**EXERCISE INSTRUCTIONS**
Every entry must be echoed exactly.

Items from a dataset:
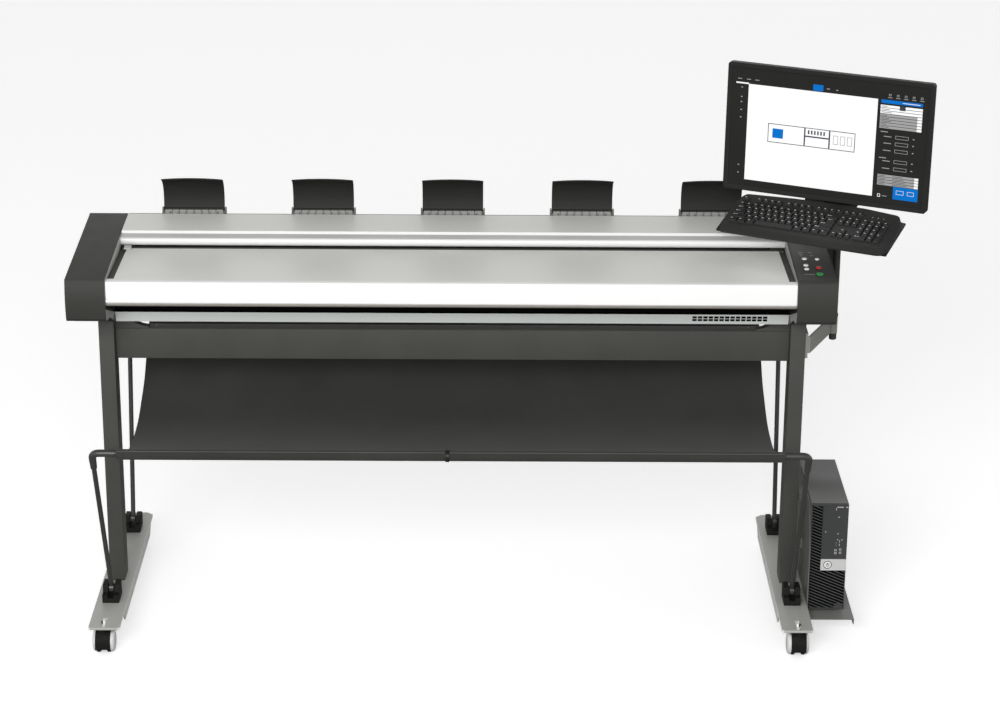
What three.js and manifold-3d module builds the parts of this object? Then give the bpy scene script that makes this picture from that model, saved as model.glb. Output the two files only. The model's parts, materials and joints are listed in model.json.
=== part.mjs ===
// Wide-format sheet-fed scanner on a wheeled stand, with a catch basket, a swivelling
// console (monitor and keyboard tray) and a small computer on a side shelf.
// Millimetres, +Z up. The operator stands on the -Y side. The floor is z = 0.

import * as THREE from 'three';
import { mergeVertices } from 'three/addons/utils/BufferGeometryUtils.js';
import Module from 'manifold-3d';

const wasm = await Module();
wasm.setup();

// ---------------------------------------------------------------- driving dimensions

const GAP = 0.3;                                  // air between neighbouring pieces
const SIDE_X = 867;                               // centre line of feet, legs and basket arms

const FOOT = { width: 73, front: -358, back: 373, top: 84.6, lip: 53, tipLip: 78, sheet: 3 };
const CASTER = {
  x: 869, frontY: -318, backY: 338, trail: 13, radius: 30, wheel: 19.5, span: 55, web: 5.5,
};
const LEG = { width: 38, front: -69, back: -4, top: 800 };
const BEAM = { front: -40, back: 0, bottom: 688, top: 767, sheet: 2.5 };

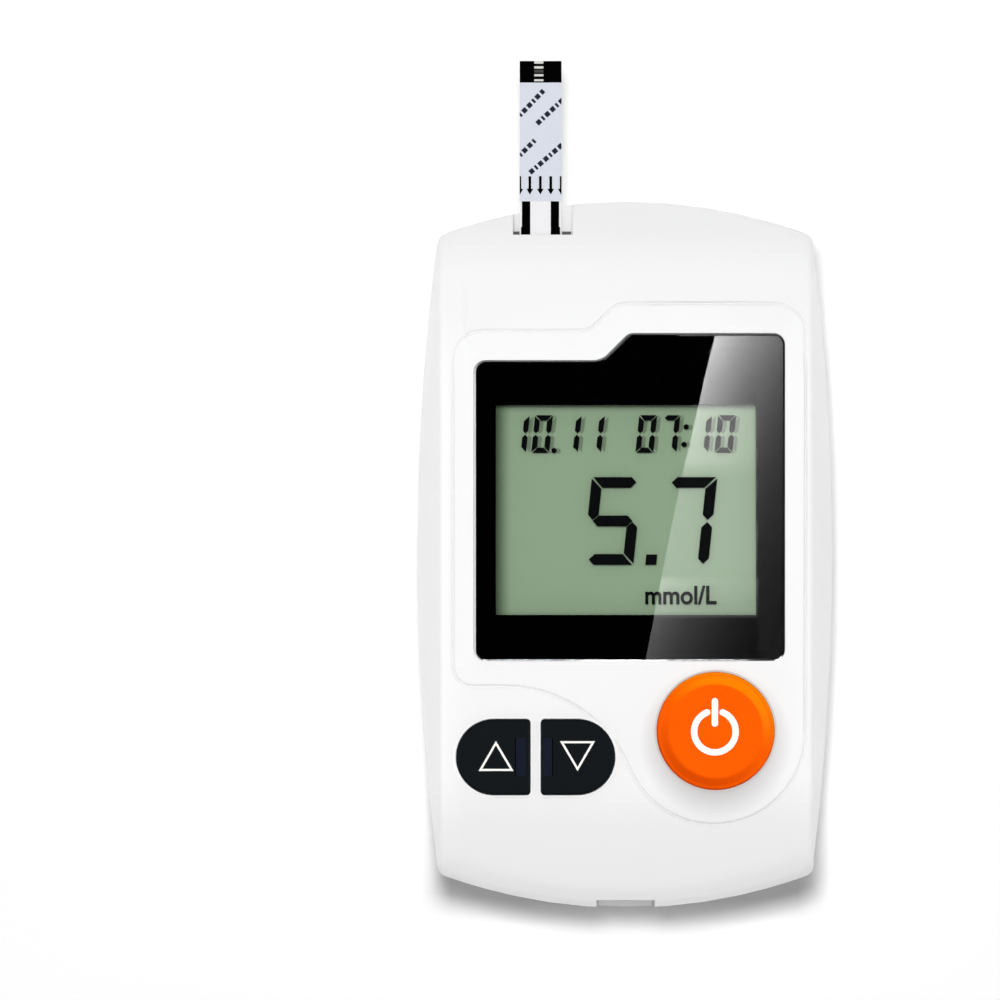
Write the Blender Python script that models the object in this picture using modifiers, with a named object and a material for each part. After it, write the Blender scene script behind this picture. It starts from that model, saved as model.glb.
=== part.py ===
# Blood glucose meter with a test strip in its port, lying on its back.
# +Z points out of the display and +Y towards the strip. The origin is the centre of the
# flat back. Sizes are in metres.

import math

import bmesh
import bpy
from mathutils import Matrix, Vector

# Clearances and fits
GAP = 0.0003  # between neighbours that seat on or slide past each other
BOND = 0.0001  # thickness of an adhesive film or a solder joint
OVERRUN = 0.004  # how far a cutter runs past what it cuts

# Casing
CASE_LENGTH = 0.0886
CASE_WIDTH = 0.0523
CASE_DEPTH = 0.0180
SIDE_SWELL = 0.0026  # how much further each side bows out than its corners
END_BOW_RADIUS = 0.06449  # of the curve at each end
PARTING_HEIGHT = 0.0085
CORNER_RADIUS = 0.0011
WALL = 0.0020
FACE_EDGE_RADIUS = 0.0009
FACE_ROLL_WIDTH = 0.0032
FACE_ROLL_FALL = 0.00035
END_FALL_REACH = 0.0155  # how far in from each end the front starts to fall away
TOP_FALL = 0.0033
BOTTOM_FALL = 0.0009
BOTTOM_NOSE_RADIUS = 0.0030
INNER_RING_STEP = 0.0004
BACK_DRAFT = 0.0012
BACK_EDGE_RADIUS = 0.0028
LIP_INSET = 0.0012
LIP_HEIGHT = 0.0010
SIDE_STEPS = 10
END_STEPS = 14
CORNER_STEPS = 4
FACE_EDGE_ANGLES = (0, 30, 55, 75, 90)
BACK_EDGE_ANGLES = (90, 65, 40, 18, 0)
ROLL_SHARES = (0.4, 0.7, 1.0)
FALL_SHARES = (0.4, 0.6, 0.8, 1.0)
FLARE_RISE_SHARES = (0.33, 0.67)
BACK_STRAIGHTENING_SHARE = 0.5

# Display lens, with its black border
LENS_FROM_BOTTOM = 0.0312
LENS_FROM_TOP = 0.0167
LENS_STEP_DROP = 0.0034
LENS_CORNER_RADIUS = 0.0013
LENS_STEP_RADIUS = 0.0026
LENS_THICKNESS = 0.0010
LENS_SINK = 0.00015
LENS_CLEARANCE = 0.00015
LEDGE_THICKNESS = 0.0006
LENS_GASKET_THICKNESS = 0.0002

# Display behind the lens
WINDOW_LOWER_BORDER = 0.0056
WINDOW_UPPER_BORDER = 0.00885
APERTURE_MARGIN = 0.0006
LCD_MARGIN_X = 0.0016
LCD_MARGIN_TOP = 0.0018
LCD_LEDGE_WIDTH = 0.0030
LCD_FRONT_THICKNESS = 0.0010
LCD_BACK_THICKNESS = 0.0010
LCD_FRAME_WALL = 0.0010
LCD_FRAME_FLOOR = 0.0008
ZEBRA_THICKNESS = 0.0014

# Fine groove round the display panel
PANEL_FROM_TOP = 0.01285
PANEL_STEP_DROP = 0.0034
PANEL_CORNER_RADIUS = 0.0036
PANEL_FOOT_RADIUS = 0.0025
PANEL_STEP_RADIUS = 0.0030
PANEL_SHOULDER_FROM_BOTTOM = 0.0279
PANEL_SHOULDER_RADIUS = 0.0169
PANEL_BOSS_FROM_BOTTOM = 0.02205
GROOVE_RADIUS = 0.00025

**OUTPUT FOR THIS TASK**
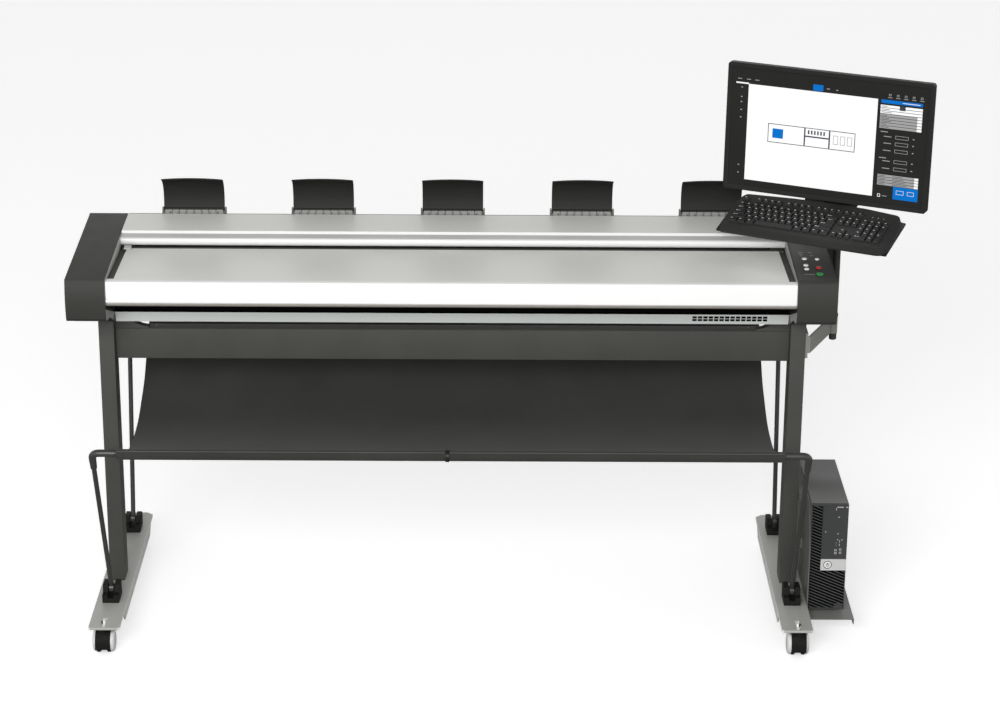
What three.js and manifold-3d module builds the parts of this object? Then give the bpy scene script that makes this picture from that model, saved as model.glb. Output the two files only. The model's parts, materials and joints are listed in model.json.
=== part.mjs ===
// Wide-format sheet-fed scanner on a wheeled stand, with a catch basket, a swivelling
// console (monitor and keyboard tray) and a small computer on a side shelf.
// Millimetres, +Z up. The operator stands on the -Y side. The floor is z = 0.

import * as THREE from 'three';
import { mergeVertices } from 'three/addons/utils/BufferGeometryUtils.js';
import Module from 'manifold-3d';

const wasm = await Module();
wasm.setup();

// ---------------------------------------------------------------- driving dimensions

const GAP = 0.3;                                  // air between neighbouring pieces
const SIDE_X = 867;                               // centre line of feet, legs and basket arms

const FOOT = { width: 73, front: -358, back: 373, top: 84.6, lip: 53, tipLip: 78, sheet: 3 };
const CASTER = {
  x: 869, frontY: -318, backY: 338, trail: 13, radius: 30, wheel: 19.5, span: 55, web: 5.5,
};
const LEG = { width: 38, front: -69, back: -4, top: 800 };
const BEAM = { front: -40, back: 0, bottom: 688, top: 767, sheet: 2.5 };

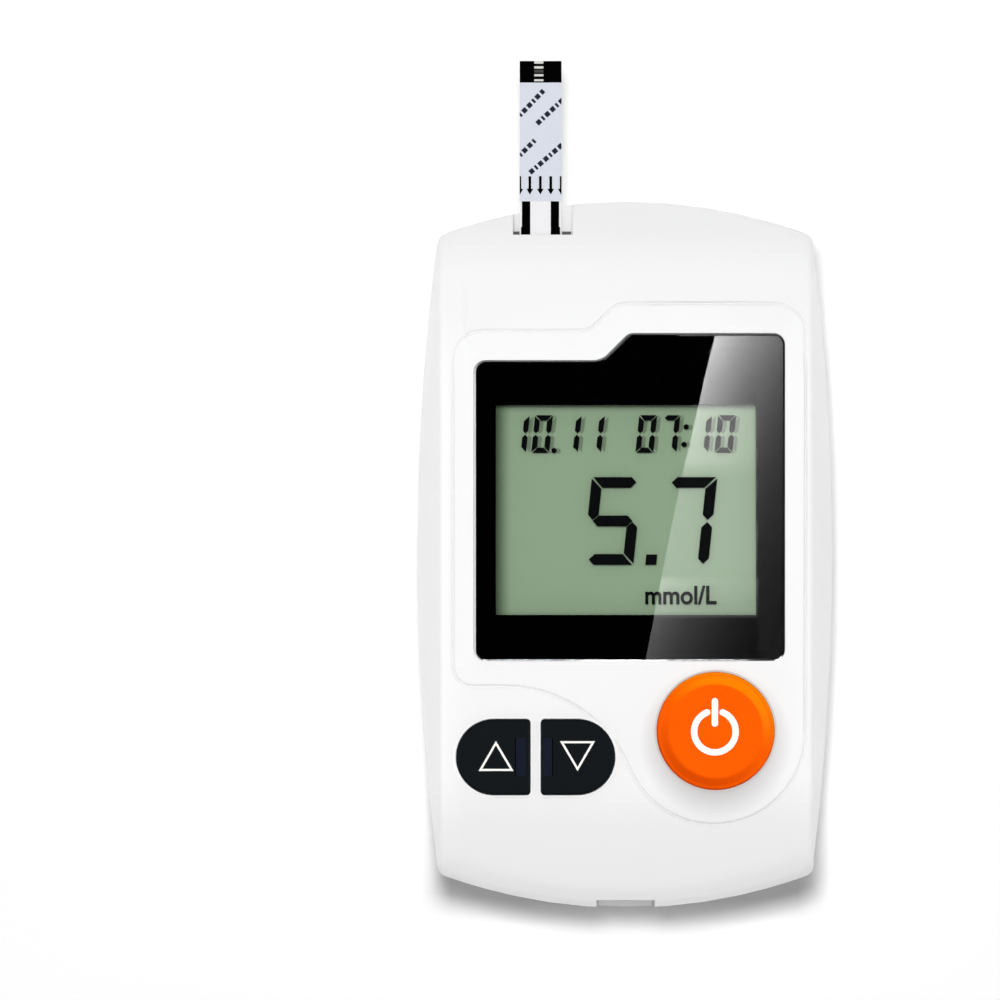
Write the Blender Python script that models the object in this picture using modifiers, with a named object and a material for each part. After it, write the Blender scene script behind this picture. It starts from that model, saved as model.glb.
=== part.py ===
# Blood glucose meter with a test strip in its port, lying on its back.
# +Z points out of the display and +Y towards the strip. The origin is the centre of the
# flat back. Sizes are in metres.

import math

import bmesh
import bpy
from mathutils import Matrix, Vector

# Clearances and fits
GAP = 0.0003  # between neighbours that seat on or slide past each other
BOND = 0.0001  # thickness of an adhesive film or a solder joint
OVERRUN = 0.004  # how far a cutter runs past what it cuts

# Casing
CASE_LENGTH = 0.0886
CASE_WIDTH = 0.0523
CASE_DEPTH = 0.0180
SIDE_SWELL = 0.0026  # how much further each side bows out than its corners
END_BOW_RADIUS = 0.06449  # of the curve at each end
PARTING_HEIGHT = 0.0085
CORNER_RADIUS = 0.0011
WALL = 0.0020
FACE_EDGE_RADIUS = 0.0009
FACE_ROLL_WIDTH = 0.0032
FACE_ROLL_FALL = 0.00035
END_FALL_REACH = 0.0155  # how far in from each end the front starts to fall away
TOP_FALL = 0.0033
BOTTOM_FALL = 0.0009
BOTTOM_NOSE_RADIUS = 0.0030
INNER_RING_STEP = 0.0004
BACK_DRAFT = 0.0012
BACK_EDGE_RADIUS = 0.0028
LIP_INSET = 0.0012
LIP_HEIGHT = 0.0010
SIDE_STEPS = 10
END_STEPS = 14
CORNER_STEPS = 4
FACE_EDGE_ANGLES = (0, 30, 55, 75, 90)
BACK_EDGE_ANGLES = (90, 65, 40, 18, 0)
ROLL_SHARES = (0.4, 0.7, 1.0)
FALL_SHARES = (0.4, 0.6, 0.8, 1.0)
FLARE_RISE_SHARES = (0.33, 0.67)
BACK_STRAIGHTENING_SHARE = 0.5

# Display lens, with its black border
LENS_FROM_BOTTOM = 0.0312
LENS_FROM_TOP = 0.0167
LENS_STEP_DROP = 0.0034
LENS_CORNER_RADIUS = 0.0013
LENS_STEP_RADIUS = 0.0026
LENS_THICKNESS = 0.0010
LENS_SINK = 0.00015
LENS_CLEARANCE = 0.00015
LEDGE_THICKNESS = 0.0006
LENS_GASKET_THICKNESS = 0.0002

# Display behind the lens
WINDOW_LOWER_BORDER = 0.0056
WINDOW_UPPER_BORDER = 0.00885
APERTURE_MARGIN = 0.0006
LCD_MARGIN_X = 0.0016
LCD_MARGIN_TOP = 0.0018
LCD_LEDGE_WIDTH = 0.0030
LCD_FRONT_THICKNESS = 0.0010
LCD_BACK_THICKNESS = 0.0010
LCD_FRAME_WALL = 0.0010
LCD_FRAME_FLOOR = 0.0008
ZEBRA_THICKNESS = 0.0014

# Fine groove round the display panel
PANEL_FROM_TOP = 0.01285
PANEL_STEP_DROP = 0.0034
PANEL_CORNER_RADIUS = 0.0036
PANEL_FOOT_RADIUS = 0.0025
PANEL_STEP_RADIUS = 0.0030
PANEL_SHOULDER_FROM_BOTTOM = 0.0279
PANEL_SHOULDER_RADIUS = 0.0169
PANEL_BOSS_FROM_BOTTOM = 0.02205
GROOVE_RADIUS = 0.00025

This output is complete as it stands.